Lease terms in Laos can vary, yet they can be extended for up to 75 years in special economic zones. Additionally, as the country develops, Laos may change its land lease policy to be more friendly toward foreign investors.


When Should I Buy Leasehold Property?

From a professional standpoint, we suggest avoiding leasehold real estate titles as much as possible. However, purchasing a long-term lease may nonetheless be a viable option in rare circumstances.

When considering Leasehold vs Freehold property, first, you should only buy leasehold real estate when you have no other choice. For instance, if you want to live permanently in Hong Kong, then you’ll need to buy leasehold property if you want to own a home.

You should also consider the length of the lease that you are purchasing since that will impact the resale price of your asset.

Suppose you buy an apartment in Hanoi on a 50-year lease and intend to live there for ten years. In that scenario, you can recoup much of the value of your original purchase since there is plenty of time left on your lease.

On the other hand, if you had bought an apartment or condo on a 25-year lease, then you’d face difficulty reselling it with just 15 years left.

You should also factor in ease of renewal. In Vietnam, you’re practically guaranteed to be able to renew your lease easily with the government. In Indonesia, you may have a difficult time with a private citizen.
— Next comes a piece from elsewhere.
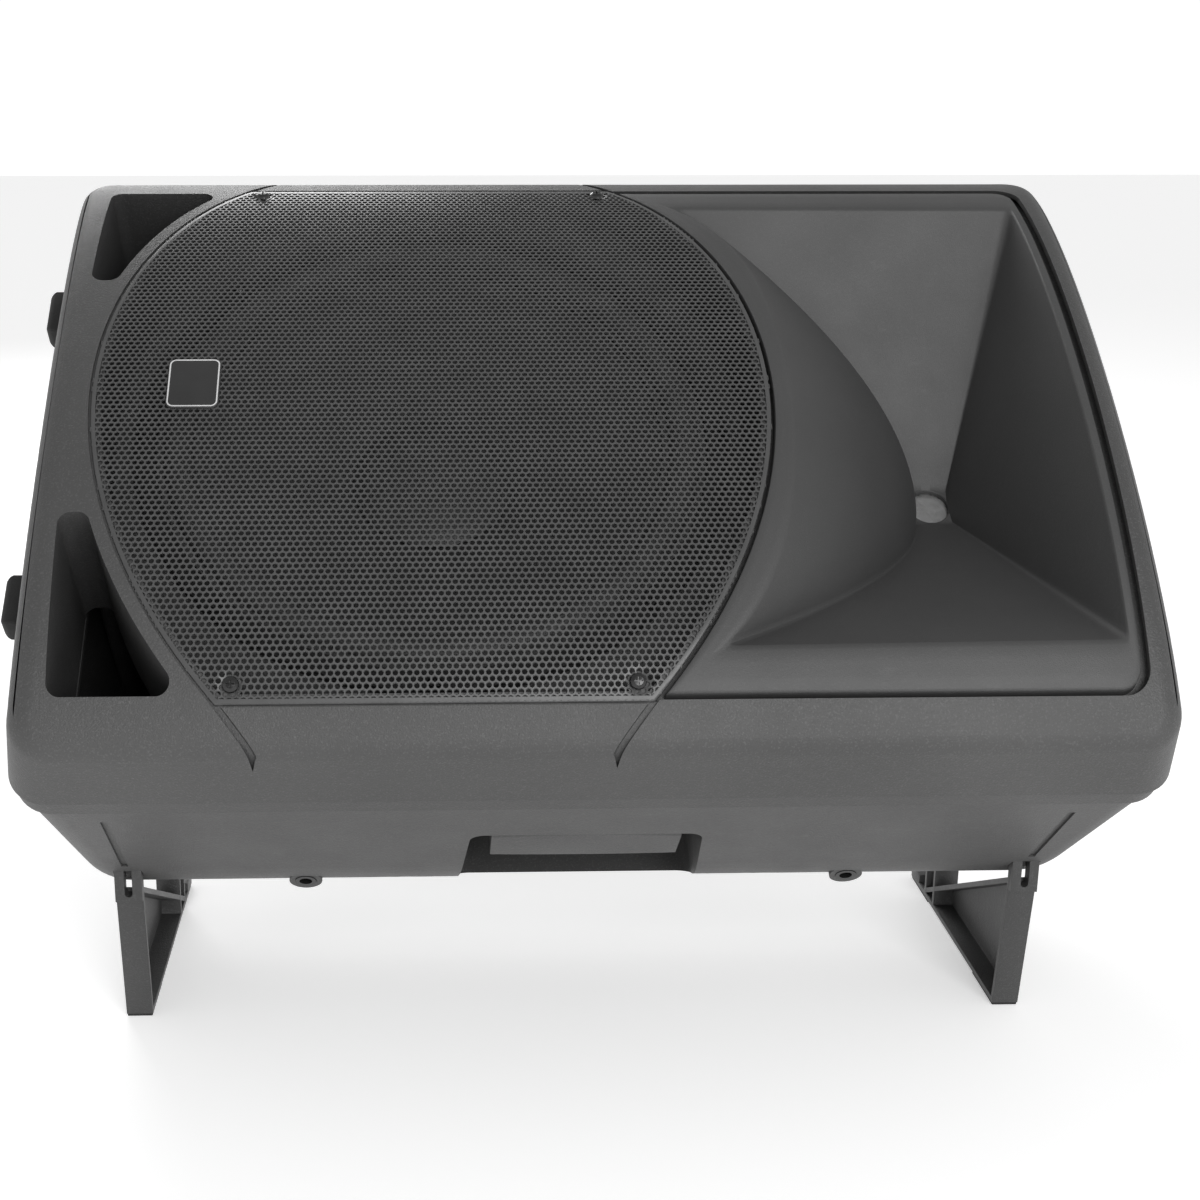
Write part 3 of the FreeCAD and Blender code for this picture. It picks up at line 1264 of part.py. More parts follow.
def amp_board():
    """The amplifier's circuit board on its spacers, with its larger parts."""
    inner = panel_level() + size("panel_plate")
    board_level = inner + 26
    board = block((-126, 8), (-76, 76), (board_level, board_level + size("board_plate")))
    posts = []
    for x in (-120, 2):
        for y in (-70, 70):
            posts.append(rod(3, (x, y, inner), (0, 0, 1), 26))
    cans = []
    for index in range(2):
        cans.append(rod(11, (-100 + 30 * index, 40, board_level + size("board_plate")), (0, 0, 1), 34))
    chips = block((-110, -30), (-40, -25), (board_level + size("board_plate"), board_level + 20))
    add_piece("amp_board", board.fuse(posts + cans + [chips]), cabinet_pose())


def transformer():
    """The ring-shaped mains transformer on its bracket and bolt."""
    inner = panel_level() + size("panel_plate")
    section = ring_wire(14, 18, 6, 0)
    section.rotate(Vector(0, 0, 0), Vector(1, 0, 0), 90)
    section.translate(Vector(26, 0, 0))
    core = Part.Face(section).revolve(Vector(0, 0, 0), Vector(0, 0, 1), 360)
    core.translate(Vector(72, 0, inner + 40))
    bracket = block((30, 114), (-12, 12), (inner + 20, inner + 23))
    bolt = rod(4, (72, 0, inner + 20), (0, 0, 1), 44)
    washer = rod(18, (72, 0, inner + 57), (0, 0, 1), 3)
    feet = [block((x, x + 3), (-12, 12), (inner, inner + 22)) for x in (30, 111)]
    whole = core.fuse([bracket, bolt, washer] + feet)
    add_piece("transformer", whole, cabinet_pose())


# ---------------------------------------------------------------- legs


def leg_outline():
    """The leg's triangle: a leaning front, a long slope, and a flat base."""
    base = size("pad_plate")
    return [
        Vector(0, size("leg_toe_y"), base), Vector(0, size("leg_tail_y"), base),
        Vector(0, size("leg_tail_y") - 2, base + size("leg_flange") + 2),
        Vector(0, size("leg_top_y") + 4, size("leg_top")), Vector(0, size("leg_top_y"), size("leg_top")),
    ]


def monitor_leg(end):
    """One clip-on leg: a web with flanges round it, two prongs in front and a post behind."""
    width = size("leg_width")
    base = size("pad_plate")
    flange = size("leg_flange")
    outer_x = end * (size("leg_x") + width / 2)
    inward = -end
    corners = leg_outline()
    wire = Part.makePolygon(corners + corners[:1])
    solid = Part.Face(wire).extrude(Vector(inward * width, 0, 0))
    hollow = wire.makeOffset2D(-flange)
    if hollow.BoundBox.YLength > wire.BoundBox.YLength:
        hollow = wire.makeOffset2D(flange)
    recess = Part.Face(hollow).extrude(Vector(inward * width, 0, 0))
    recess.translate(Vector(inward * size("leg_web"), 0, 0))
    solid = solid.cut(recess)
    solid.translate(Vector(outer_x, 0, 0))
    across = tuple(sorted((outer_x, outer_x + inward * width)))
    tail = block(across, (size("leg_tail_y") - 8, size("leg_heel_y")), (base, base + flange))
    heel = block(across, (size("leg_heel_y") - 22, size("leg_heel_y")), (base, size("leg_heel_height")))
    post = block(across, (size("post_front_y"), size("post_back_y")), (base, size("post_top")))
    hole_x = tuple(sorted((outer_x + inward * size("leg_web"), outer_x + inward * (width + 1))))
    post_hole = block(hole_x, (size("post_front_y") + 4, size("post_back_y") - 4),
                      (base + flange, size("post_top") - 18))
    prongs = block(across, (size("prong_front_y"), size("prong_back_y")), (size("leg_top") - 8,
                                                                            size("prong_top")))
    middle = outer_x + inward * width / 2
    gap = size("prong_gap") / 2
    channel = block((middle - gap, middle + gap), (-60, size("prong_back_y") + 1),
                    (size("leg_top") - 2, size("prong_top") + 1))
    round_end = rod(gap, (middle, -60, size("leg_top") - 2), (0, 1, 0), 60 + size("prong_back_y") + 1)
    post = post.cut(post_hole)
    return solid.fuse([tail, heel, post, prongs]).cut([channel, round_end]).removeSplitter()


def leg_pads(end):
    """The rubber strips under one leg."""
    width = size("leg_width")
    across = (end * size("leg_x") - width / 2 + 0.4, end * size("leg_x") + width / 2 - 0.4)
    toe = size("leg_toe_y") + 0.6
    front = block(across, (toe, toe + size("pad_length")), (0, size("pad_plate")))
    back = block(across, (size("leg_heel_y") - 46, size("leg_heel_y") - 0.6), (0, size("pad_plate")))
    return Part.makeCompound([front, back])


def legs():
    """Both legs with their pads."""
    for name, end in (("left", -1), ("right", 1)):
        add_piece(f"monitor_leg_{name}", monitor_leg(end), floor_pose())
        add_piece(f"leg_pads_{name}", leg_pads(end), floor_pose())


# ---------------------------------------------------------------- the whole object


def build():
    """Makes every piece."""
    fill_sheet()
    add_piece("front_shell", front_shell(), cabinet_pose())
    add_piece("rear_shell", rear_shell(), cabinet_pose())
    shell_seal()
    add_piece("horn_flare", horn_flare(), cabinet_pose())
    throat_screen()
    driver_parts()
    woofer_basket()
    woofer_parts()
    woofer_screws()
    grille()
    grille_screws()
    badge()
    shell_screws()
    handle_grips()
    fly_points()
    pole_socket()
    rubber_feet()
    amp_panel()
    heat_sink()
    controls()
    audio_sockets()
    mains_inlet()
    power_switch()
    amp_board()
    transformer()
    panel_screws()
    legs()
    doc.recompute()


def check():
    """Stops on any failed object or unsound shape."""
    for item in doc.Objects:
        if {"Invalid", "Error"} & set(item.State):
            raise RuntimeError(f"{item.Name} did not recompute: {item.State}")
    for piece in pieces:
        if piece.Shape.isNull() or not piece.Shape.isValid():
            raise RuntimeError(f"{piece.Label} has no sound shape")


def write():
    """Writes one file per piece and prints its size."""
    os.makedirs("parts", exist_ok=True)
    for piece in pieces:
        piece.Shape.exportStep(f"parts/{piece.Label}.step")
        box = piece.Shape.BoundBox
        solids = len(piece.Shape.Solids)
        print(f"{piece.Label}: {box.XLength:.1f} x {box.YLength:.1f} x {box.ZLength:.1f}, {solids} solids")


build()
check()
write()
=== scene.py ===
# %% [markdown]
# # A stage monitor on its side
# The cabinet is a moulded loudspeaker that lies on one long side and stands on two clip-on legs.
# The engineering model is already made and holds every size. This lesson gives it its looks:
# finishes for the moulded, painted and rubber parts, a really perforated grille, a smooth horn,
# softened edges, a badge with a light border, and plain studio light.

# %% Load the fixed model
import json
import math

import bmesh
import bpy
import numpy as np
from mathutils import Matrix, Vector


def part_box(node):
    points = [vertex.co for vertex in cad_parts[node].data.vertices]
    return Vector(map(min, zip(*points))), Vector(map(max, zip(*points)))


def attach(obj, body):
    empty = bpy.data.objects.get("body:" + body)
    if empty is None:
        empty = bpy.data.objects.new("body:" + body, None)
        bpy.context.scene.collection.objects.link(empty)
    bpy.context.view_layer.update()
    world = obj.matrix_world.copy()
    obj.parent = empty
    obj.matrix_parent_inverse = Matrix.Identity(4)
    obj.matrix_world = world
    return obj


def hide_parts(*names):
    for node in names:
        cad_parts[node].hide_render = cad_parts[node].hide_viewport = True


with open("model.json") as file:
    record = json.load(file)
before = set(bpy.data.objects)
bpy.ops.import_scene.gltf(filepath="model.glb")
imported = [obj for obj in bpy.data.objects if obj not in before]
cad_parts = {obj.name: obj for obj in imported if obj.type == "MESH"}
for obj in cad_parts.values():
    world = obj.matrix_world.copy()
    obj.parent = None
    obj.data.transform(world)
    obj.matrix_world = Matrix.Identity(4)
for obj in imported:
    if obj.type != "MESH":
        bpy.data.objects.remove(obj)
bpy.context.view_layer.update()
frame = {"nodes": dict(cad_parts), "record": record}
nodes = frame["nodes"]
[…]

Finally, you absolutely shouldn’t lose sight of regular considerations (such as location) with any investment property. If you ever resell, for example, a prime area or updated features can help overcome a buyer’s reservations about lease length.

Overall, if you do decide to purchase leasehold real estate, you should ensure there aren’t any other options available. Check if your lease term is favorable and if the property is generally a solid investment.